The two women defiant to the end!
The ‘renovation’ or ‘restoration’ of Socialist lapidars in Albania is, at best, a hit and miss affair. Often it just takes the form of a quick coat of whitewash over a monument to hide the ravages of time and the weather. This seems to have been the approach in Gjirokastra during the early part of 2017 – and the result can be seen above (thanks to Andrew for sending through a copy of his picture).
If there was no proper cleaning of the mould before the coat of paint was applied the statue will revert to it’s previous state soon after an Albanian winter.

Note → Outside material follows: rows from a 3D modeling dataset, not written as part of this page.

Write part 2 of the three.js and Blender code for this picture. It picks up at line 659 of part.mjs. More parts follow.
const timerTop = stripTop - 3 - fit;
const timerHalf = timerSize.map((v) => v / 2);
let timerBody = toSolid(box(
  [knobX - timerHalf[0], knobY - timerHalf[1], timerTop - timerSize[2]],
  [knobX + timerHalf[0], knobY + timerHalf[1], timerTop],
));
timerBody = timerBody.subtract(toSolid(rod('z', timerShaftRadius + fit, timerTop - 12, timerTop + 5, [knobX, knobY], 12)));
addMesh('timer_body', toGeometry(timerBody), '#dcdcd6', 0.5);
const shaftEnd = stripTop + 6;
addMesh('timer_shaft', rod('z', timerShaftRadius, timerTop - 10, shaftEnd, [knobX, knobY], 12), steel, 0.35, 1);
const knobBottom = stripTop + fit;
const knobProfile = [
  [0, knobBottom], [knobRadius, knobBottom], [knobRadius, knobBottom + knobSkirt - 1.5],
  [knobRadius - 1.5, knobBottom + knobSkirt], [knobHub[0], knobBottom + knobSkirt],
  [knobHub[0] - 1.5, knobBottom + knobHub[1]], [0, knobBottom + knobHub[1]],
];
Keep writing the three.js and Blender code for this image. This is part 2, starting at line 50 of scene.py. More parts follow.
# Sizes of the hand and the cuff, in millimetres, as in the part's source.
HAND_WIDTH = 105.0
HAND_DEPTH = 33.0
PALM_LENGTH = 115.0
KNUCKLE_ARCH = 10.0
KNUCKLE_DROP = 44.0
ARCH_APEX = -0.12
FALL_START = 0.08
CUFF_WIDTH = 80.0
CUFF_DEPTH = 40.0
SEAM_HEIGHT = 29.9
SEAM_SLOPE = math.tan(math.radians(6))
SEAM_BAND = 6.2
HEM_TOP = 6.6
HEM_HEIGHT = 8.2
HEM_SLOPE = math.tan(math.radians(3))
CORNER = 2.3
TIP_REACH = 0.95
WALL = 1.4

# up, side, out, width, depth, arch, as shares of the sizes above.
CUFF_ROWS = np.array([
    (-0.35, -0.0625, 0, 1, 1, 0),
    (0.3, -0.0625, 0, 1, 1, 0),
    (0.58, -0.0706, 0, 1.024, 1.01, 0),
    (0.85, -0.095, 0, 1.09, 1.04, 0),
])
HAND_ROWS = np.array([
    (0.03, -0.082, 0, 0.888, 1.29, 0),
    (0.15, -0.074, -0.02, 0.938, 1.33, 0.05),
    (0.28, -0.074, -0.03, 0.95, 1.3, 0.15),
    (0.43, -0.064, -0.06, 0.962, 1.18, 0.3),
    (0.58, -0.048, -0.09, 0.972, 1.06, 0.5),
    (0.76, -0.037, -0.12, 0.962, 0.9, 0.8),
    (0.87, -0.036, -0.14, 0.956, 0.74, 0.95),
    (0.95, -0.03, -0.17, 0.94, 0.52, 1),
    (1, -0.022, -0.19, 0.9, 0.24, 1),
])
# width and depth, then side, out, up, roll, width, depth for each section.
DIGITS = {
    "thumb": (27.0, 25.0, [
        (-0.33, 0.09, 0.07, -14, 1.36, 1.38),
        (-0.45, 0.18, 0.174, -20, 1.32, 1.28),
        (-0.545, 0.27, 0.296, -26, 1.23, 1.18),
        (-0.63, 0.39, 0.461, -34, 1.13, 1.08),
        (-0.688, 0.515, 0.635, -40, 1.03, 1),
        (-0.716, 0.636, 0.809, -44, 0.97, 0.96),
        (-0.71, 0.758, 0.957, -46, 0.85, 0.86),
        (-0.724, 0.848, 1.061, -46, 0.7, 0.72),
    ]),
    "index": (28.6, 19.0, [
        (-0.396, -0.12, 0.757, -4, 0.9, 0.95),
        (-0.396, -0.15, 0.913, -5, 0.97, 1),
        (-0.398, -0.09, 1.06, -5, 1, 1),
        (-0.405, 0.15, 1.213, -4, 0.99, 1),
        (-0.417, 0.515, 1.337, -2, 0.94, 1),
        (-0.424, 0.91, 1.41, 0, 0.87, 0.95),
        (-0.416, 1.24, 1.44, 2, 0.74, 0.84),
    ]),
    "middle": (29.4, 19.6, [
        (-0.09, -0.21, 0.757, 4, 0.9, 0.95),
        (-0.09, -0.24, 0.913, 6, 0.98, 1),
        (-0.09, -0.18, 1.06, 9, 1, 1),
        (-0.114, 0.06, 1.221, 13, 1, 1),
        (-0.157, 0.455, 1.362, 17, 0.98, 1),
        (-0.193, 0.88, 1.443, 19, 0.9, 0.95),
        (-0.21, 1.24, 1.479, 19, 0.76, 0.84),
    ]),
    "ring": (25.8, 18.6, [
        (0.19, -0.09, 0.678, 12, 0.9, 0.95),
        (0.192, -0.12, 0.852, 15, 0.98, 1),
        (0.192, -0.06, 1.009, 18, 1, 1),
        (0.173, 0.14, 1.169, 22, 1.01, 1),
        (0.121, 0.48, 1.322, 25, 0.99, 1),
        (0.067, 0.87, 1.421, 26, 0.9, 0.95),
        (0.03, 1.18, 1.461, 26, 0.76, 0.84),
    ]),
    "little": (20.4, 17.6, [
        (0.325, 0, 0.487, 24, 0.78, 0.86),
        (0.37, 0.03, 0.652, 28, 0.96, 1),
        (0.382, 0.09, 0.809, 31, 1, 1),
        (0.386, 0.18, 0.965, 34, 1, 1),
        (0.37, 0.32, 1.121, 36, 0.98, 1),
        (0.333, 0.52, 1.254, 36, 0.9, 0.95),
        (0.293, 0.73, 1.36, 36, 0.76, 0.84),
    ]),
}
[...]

One positive aspect of the location is that the two women are looking over towards the wall which forms part of the local government building. On this, picked out in large letters in relief, are the words ‘Lavdi Shqiperise’ – ‘Glory to Albania’ or ‘Long Live Albania’. Even though I had looked at this carefully it didn’t register that there’s something wrong. There’s a lack of symmetry. Why are the words so far apart and what is the ‘scar’ between them? It has been brought to my attention that the space (where someone has worked hard to obliterate what was there before) almost certainly contained the words ‘Partise se Punes e (Shqiperise)’, PPSH or the Party of Labour of Albania (PLA).
This is just another example of the vandalism that swept the country after the counter-revolution of 1990. The reactionaries still try to present themselves as patriots but if it were not for the Communists in the National Liberation Front in the war against fascism then the country would have only the sort of independence it has at present, that is, one where millions have to work abroad; foreign NATO troops crawl over the country like flies; local industry and agriculture is at a pre-capitalist stage; young Albanian women populate the brothels of Europe; and the country begs to be let into the ‘big boys’ club of the EU.
I’ve not come across this type of inscription (whether in its original or vandalised form) in any other town in Albania. It is partly obscured by trees and any vehicle that might be parked on that side of the square can block the view so it can be easily missed.